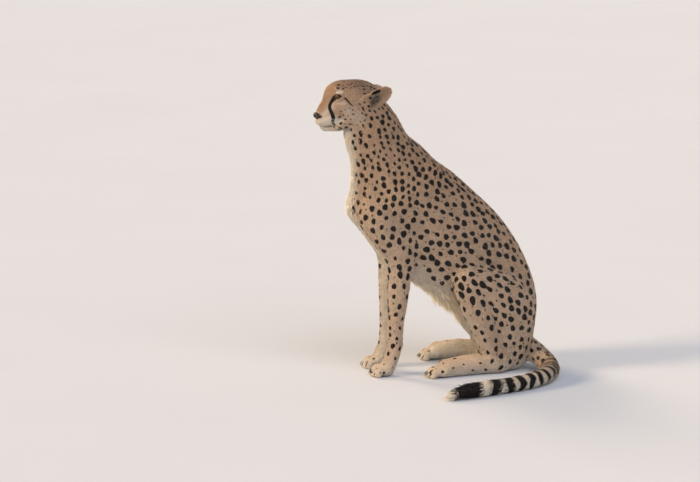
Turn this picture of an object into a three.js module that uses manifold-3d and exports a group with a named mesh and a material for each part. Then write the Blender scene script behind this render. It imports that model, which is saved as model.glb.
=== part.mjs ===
// A cheetah (Acinonyx jubatus) sitting upright, as a life-size still model.
//
// Frame: millimetres, +Z up, the floor at Z = 0. The animal faces -X and its left side is at -Y. Its haunches, hind
// feet, forepaws and tail all rest on the floor, on small flats cut at one level.
//
// The outer form is the animal's outline to the tips of its short coat. It is a blended field: the trunk, neck, tail
// and limbs are swept along smooth lines of stations, the head and the muscle masses are ellipsoids, and each joins
// the rest with a soft fillet. The field is faceted once for each body part and parted with thin plane cuts.

import * as THREE from "three";
import { mergeVertices } from "three/addons/utils/BufferGeometryUtils.js";
import Module from "manifold-3d";

const wasm = await Module();
wasm.setup();

// ---------------------------------------------------------------------------------------------- driving dimensions

const CUT_GAP = 0.4; // between two parts that meet
const SLIVER = 0.1; // detail smaller than this, which a cut may leave, is cleaned away
const SIDES = { left: -1, right: 1 };

// Facet sizes: coarse on the trunk, finer where the form is small.
const TRUNK_CELL = [36, 28, 36];
const HAUNCH_CELL = [30, 23, 30];
const NECK_CELL = [30, 25, 30];
const LEG_CELL = [18, 16, 36];
const TAIL_CELL = [20, 20, 16];
const FOOT_CELL = [20, 13, 14.5];
const PAW_CELL = [14, 12, 14];
const HEAD_CELL = [14.5, 13, 14];

// Facets are joined where the surface strays from them by less than this: more on the body, less on the face.
const BODY_FLAT = 3.2;
const LIMB_FLAT = 1.8;
const FACE_FLAT = 1.1;

// The line of the trunk from the neck to the rump, at mid-body. r is half the depth, w the width as a share of it.
const TRUNK = [
  { x: -300, z: 902, r: 78, w: 0.84 }, // inside the back of the head
  { x: -274, z: 832, r: 102, w: 0.72 }, // throat
  { x: -241, z: 752, r: 114, w: 0.68 }, // middle of the neck
  { x: -203, z: 671, r: 150, w: 0.62 }, // base of the neck
  { x: -174, z: 604, r: 177, w: 0.58 }, // shoulders
  { x: -118, z: 543, r: 190, w: 0.56 }, // deepest part of the chest
  { x: -55, z: 482, r: 192, w: 0.56 }, // behind the elbows
  { x: 13, z: 420, r: 190, w: 0.55 }, // last ribs
  { x: 72, z: 361, r: 178, w: 0.53 }, // belly
  { x: 119, z: 300, r: 164, w: 0.52 }, // loins
  { x: 156, z: 234, r: 149, w: 0.55 }, // hips
  { x: 181, z: 170, r: 121, w: 0.65 }, // rump
  { x: 184, z: 91, r: 95, w: 0.76 }, // seat
];
const TRUNK_BLEND = 30;
const BREAST = { at: [-318, 0, 574], size: [50, 50, 60], lean: -20 };

// The foreleg, from the shoulder blade to the wrist. y is the distance from mid-body.
const SHOULDER_BLADE = [
  { x: -92, y: 46, z: 684, r: 49, w: 0.68 },
  { x: -186, y: 64, z: 612, r: 62, w: 0.66 },
  { x: -268, y: 74, z: 556, r: 64, w: 0.7 },
];
const UPPER_ARM = [
  { x: -268, y: 74, z: 556, r: 64, w: 0.7 },
  { x: -224, y: 80, z: 482, r: 66, w: 0.62 },
  { x: -192, y: 76, z: 418, r: 46, w: 0.7 },
];
const TRICEPS = { at: [-186, 82, 492], size: [50, 32, 76], lean: 14 };
const FOREARM = [
  { x: -196, y: 75, z: 440, r: 47, w: 0.74 },
  { x: -196, y: 72, z: 350, r: 43, w: 0.74 },
  { x: -201, y: 69, z: 262, r: 37, w: 0.74 },
  { x: -207, y: 66, z: 180, r: 29, w: 0.8 },
  { x: -209, y: 65, z: 118, r: 27, w: 0.9 }, // wrist
  { x: -217, y: 66, z: 74, r: 26, w: 1 },
  { x: -238, y: 68, z: 25, r: 27, w: 1.1 }, // ball of the paw
];
const ARM_BLEND = 34;
const WRIST_PAD = { at: [-187, 66, 104], size: [9, 7, 8] };

// The hind leg, folded: the thigh lies along the flank, the shank slopes back and the long foot is flat on the floor.
const THIGH = [
  { x: 44, y: 106, z: 318, r: 60, w: 0.78 }, // knee
  { x: 112, y: 104, z: 288, r: 78, w: 0.72 },
  { x: 172, y: 92, z: 222, r: 100, w: 0.68 },
  { x: 188, y: 77, z: 146, r: 89, w: 0.74 },
  { x: 187, y: 63, z: 81, r: 85, w: 0.73 }, // seat
];
const SHANK = [
  { x: 40, y: 116, z: 312, r: 60, w: 0.66 }, // knee
  { x: 62, y: 122, z: 240, r: 56, w: 0.62 },
  { x: 92, y: 120, z: 160, r: 47, w: 0.6 },
  { x: 116, y: 114, z: 92, r: 38, w: 0.64 },
  { x: 138, y: 108, z: 42, r: 36, w: 0.7 }, // hock
];
const HIND_FOOT = [
  { x: 152, y: 104, z: 33, r: 34, w: 0.74 }, // heel
  { x: 92, y: 110, z: 36, r: 36, w: 0.72 },
  { x: 20, y: 120, z: 35, r: 35, w: 0.78 },
  { x: -52, y: 130, z: 30, r: 31, w: 1.06 }, // ball of the foot
];
const THIGH_BLEND = 26;
const FOOT_BLEND = 20;
const RIGHT_FOOT = { back: 40, out: 22 }; // the right foot is drawn back, and set out to the side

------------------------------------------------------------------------

* Problem statement
Return all of the data word for word.

* Final result
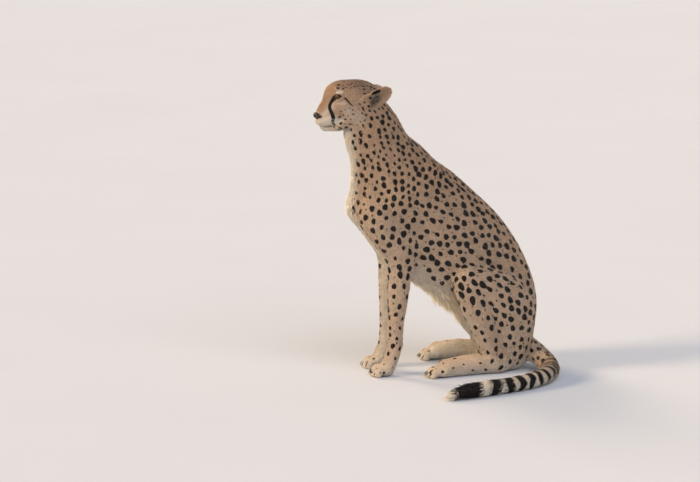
Turn this picture of an object into a three.js module that uses manifold-3d and exports a group with a named mesh and a material for each part. Then write the Blender scene script behind this render. It imports that model, which is saved as model.glb.
=== part.mjs ===
// A cheetah (Acinonyx jubatus) sitting upright, as a life-size still model.
//
// Frame: millimetres, +Z up, the floor at Z = 0. The animal faces -X and its left side is at -Y. Its haunches, hind
// feet, forepaws and tail all rest on the floor, on small flats cut at one level.
//
// The outer form is the animal's outline to the tips of its short coat. It is a blended field: the trunk, neck, tail
// and limbs are swept along smooth lines of stations, the head and the muscle masses are ellipsoids, and each joins
// the rest with a soft fillet. The field is faceted once for each body part and parted with thin plane cuts.

import * as THREE from "three";
import { mergeVertices } from "three/addons/utils/BufferGeometryUtils.js";
import Module from "manifold-3d";

const wasm = await Module();
wasm.setup();

// ---------------------------------------------------------------------------------------------- driving dimensions

const CUT_GAP = 0.4; // between two parts that meet
const SLIVER = 0.1; // detail smaller than this, which a cut may leave, is cleaned away
const SIDES = { left: -1, right: 1 };

// Facet sizes: coarse on the trunk, finer where the form is small.
const TRUNK_CELL = [36, 28, 36];
const HAUNCH_CELL = [30, 23, 30];
const NECK_CELL = [30, 25, 30];
const LEG_CELL = [18, 16, 36];
const TAIL_CELL = [20, 20, 16];
const FOOT_CELL = [20, 13, 14.5];
const PAW_CELL = [14, 12, 14];
const HEAD_CELL = [14.5, 13, 14];

// Facets are joined where the surface strays from them by less than this: more on the body, less on the face.
const BODY_FLAT = 3.2;
const LIMB_FLAT = 1.8;
const FACE_FLAT = 1.1;

// The line of the trunk from the neck to the rump, at mid-body. r is half the depth, w the width as a share of it.
const TRUNK = [
  { x: -300, z: 902, r: 78, w: 0.84 }, // inside the back of the head
  { x: -274, z: 832, r: 102, w: 0.72 }, // throat
  { x: -241, z: 752, r: 114, w: 0.68 }, // middle of the neck
  { x: -203, z: 671, r: 150, w: 0.62 }, // base of the neck
  { x: -174, z: 604, r: 177, w: 0.58 }, // shoulders
  { x: -118, z: 543, r: 190, w: 0.56 }, // deepest part of the chest
  { x: -55, z: 482, r: 192, w: 0.56 }, // behind the elbows
  { x: 13, z: 420, r: 190, w: 0.55 }, // last ribs
  { x: 72, z: 361, r: 178, w: 0.53 }, // belly
  { x: 119, z: 300, r: 164, w: 0.52 }, // loins
  { x: 156, z: 234, r: 149, w: 0.55 }, // hips
  { x: 181, z: 170, r: 121, w: 0.65 }, // rump
  { x: 184, z: 91, r: 95, w: 0.76 }, // seat
];
const TRUNK_BLEND = 30;
const BREAST = { at: [-318, 0, 574], size: [50, 50, 60], lean: -20 };

// The foreleg, from the shoulder blade to the wrist. y is the distance from mid-body.
const SHOULDER_BLADE = [
  { x: -92, y: 46, z: 684, r: 49, w: 0.68 },
  { x: -186, y: 64, z: 612, r: 62, w: 0.66 },
  { x: -268, y: 74, z: 556, r: 64, w: 0.7 },
];
const UPPER_ARM = [
  { x: -268, y: 74, z: 556, r: 64, w: 0.7 },
  { x: -224, y: 80, z: 482, r: 66, w: 0.62 },
  { x: -192, y: 76, z: 418, r: 46, w: 0.7 },
];
const TRICEPS = { at: [-186, 82, 492], size: [50, 32, 76], lean: 14 };
const FOREARM = [
  { x: -196, y: 75, z: 440, r: 47, w: 0.74 },
  { x: -196, y: 72, z: 350, r: 43, w: 0.74 },
  { x: -201, y: 69, z: 262, r: 37, w: 0.74 },
  { x: -207, y: 66, z: 180, r: 29, w: 0.8 },
  { x: -209, y: 65, z: 118, r: 27, w: 0.9 }, // wrist
  { x: -217, y: 66, z: 74, r: 26, w: 1 },
  { x: -238, y: 68, z: 25, r: 27, w: 1.1 }, // ball of the paw
];
const ARM_BLEND = 34;
const WRIST_PAD = { at: [-187, 66, 104], size: [9, 7, 8] };

// The hind leg, folded: the thigh lies along the flank, the shank slopes back and the long foot is flat on the floor.
const THIGH = [
  { x: 44, y: 106, z: 318, r: 60, w: 0.78 }, // knee
  { x: 112, y: 104, z: 288, r: 78, w: 0.72 },
  { x: 172, y: 92, z: 222, r: 100, w: 0.68 },
  { x: 188, y: 77, z: 146, r: 89, w: 0.74 },
  { x: 187, y: 63, z: 81, r: 85, w: 0.73 }, // seat
];
const SHANK = [
  { x: 40, y: 116, z: 312, r: 60, w: 0.66 }, // knee
  { x: 62, y: 122, z: 240, r: 56, w: 0.62 },
  { x: 92, y: 120, z: 160, r: 47, w: 0.6 },
  { x: 116, y: 114, z: 92, r: 38, w: 0.64 },
  { x: 138, y: 108, z: 42, r: 36, w: 0.7 }, // hock
];
const HIND_FOOT = [
  { x: 152, y: 104, z: 33, r: 34, w: 0.74 }, // heel
  { x: 92, y: 110, z: 36, r: 36, w: 0.72 },
  { x: 20, y: 120, z: 35, r: 35, w: 0.78 },
  { x: -52, y: 130, z: 30, r: 31, w: 1.06 }, // ball of the foot
];
const THIGH_BLEND = 26;
const FOOT_BLEND = 20;
const RIGHT_FOOT = { back: 40, out: 22 }; // the right foot is drawn back, and set out to the side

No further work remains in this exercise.